Patton disputed arguments Perry and others have made in defense of price supports.
“When people tell me we’re overly gas-dependent, we don’t have markets that value fuel diversity, [I say] that’s absolutely not true. When people say we don’t have a market that motivates generators to be available and perform, that’s absolutely not true,” he said. “They’re assertions that support doing something and changing the markets. But if you think about what we’re talking about, if you have good shortage pricing and we’re short somewhere because a gas pipeline blew up, then everybody who’s got dual-fuel capability [or is] powered by something other than gas makes an enormous amount of money. Anyone who’s gas-only and didn’t make provisions to be able to run in that scenario loses a lot of money, especially under the New England [Pay-for-]Performance rules that overcompensate performance.”
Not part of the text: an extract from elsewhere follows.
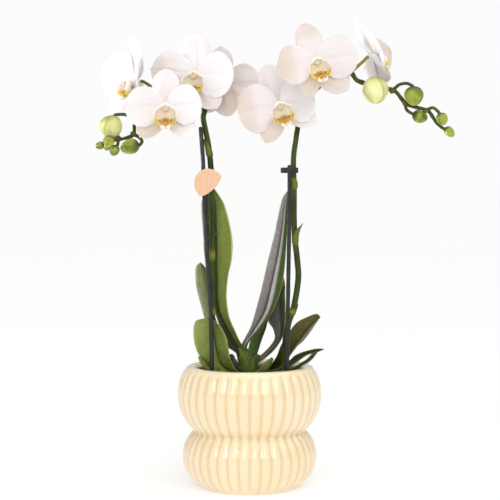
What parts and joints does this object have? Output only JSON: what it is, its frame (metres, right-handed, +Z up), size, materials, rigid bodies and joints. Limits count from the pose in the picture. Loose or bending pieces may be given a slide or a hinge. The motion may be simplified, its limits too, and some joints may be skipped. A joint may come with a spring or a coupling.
{
  "type": "potted orchid",
  "caption": "White moth orchid with staked flower spikes and strap leaves, in a growing pot inside a ribbed cream ceramic cover pot.",
  "frame": {"origin": "middle of the cover pot's foot, on the surface it stands on", "axes": "+Z up along the pot's axis, -Y the side that the blooms face, +X to the right as seen from there"},
  "size_m": [0.2998, 0.1202, 0.3928],
  "materials": {
    "glaze": "cream glaze, glossy",
    "liner_plastic": "thin dark moulded plastic",
    "bark": "rough bark chips",
    "leaf": "waxy green leaf, satin",
    "leaf_underside": "dull grey-purple underside with a green edge",
    "stem": "smooth green stem, satin",
    "crown": "light green stub stem, satin",
    "root": "dull dark aerial root",
    "petal": "white, soft, slightly translucent",
    "lip": "yellow and tan with dark red specks",
    "bud": "pale green-yellow bud, satin",
    "black_plastic": "black moulded plastic",
    "tag_board": "bare tan board"
  },
  "bodies": {
    "root": {"aerial_root": "root", "bark": "bark", "bloom_a": "petal", "bloom_b": "petal", "bloom_c": "petal", "bloom_d": "petal", "bloom_e": "petal", "bloom_f": "petal", "bloom_g": "petal", "bud_left": "bud", "bud_right": "bud", "cover_pot": "glaze", "crown": "crown", "growing_pot": "liner_plastic", "leaf_cupped": "leaf_underside", "leaf_dark": "leaf", "leaf_front": "leaf", "leaf_right": "leaf", "leaf_sheath": "leaf", "leaf_split": "leaf", "leaf_tall_left": "leaf", "leaf_tall_right": "leaf_underside", "leaf_torn": "leaf", "lip_a": "lip", "lip_b": "lip", "lip_c": "lip", "lip_d": "lip", "lip_e": "lip", "lip_f": "lip", "lip_g": "lip", "spike_left": "stem", "spike_right": "stem", "stake_left": "black_plastic", "stake_right": "black_plastic", "stalk_clip": "black_plastic", "tag": "tag_board", "tag_clip": "black_plastic"}
  },
  "joints": []
}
Patton said the NOPR’s notion of “‘resilience’ is just reliability” for contingencies whose probabilities are so low that grid operators haven’t planned for it.
“And if it happens, our shortage pricing is going to account for it,” he said. “The overriding objective should be to maintain market signals, and there’s only a few of them: There’s energy, ancillary services and capacity. You don’t need 10 products to do that.”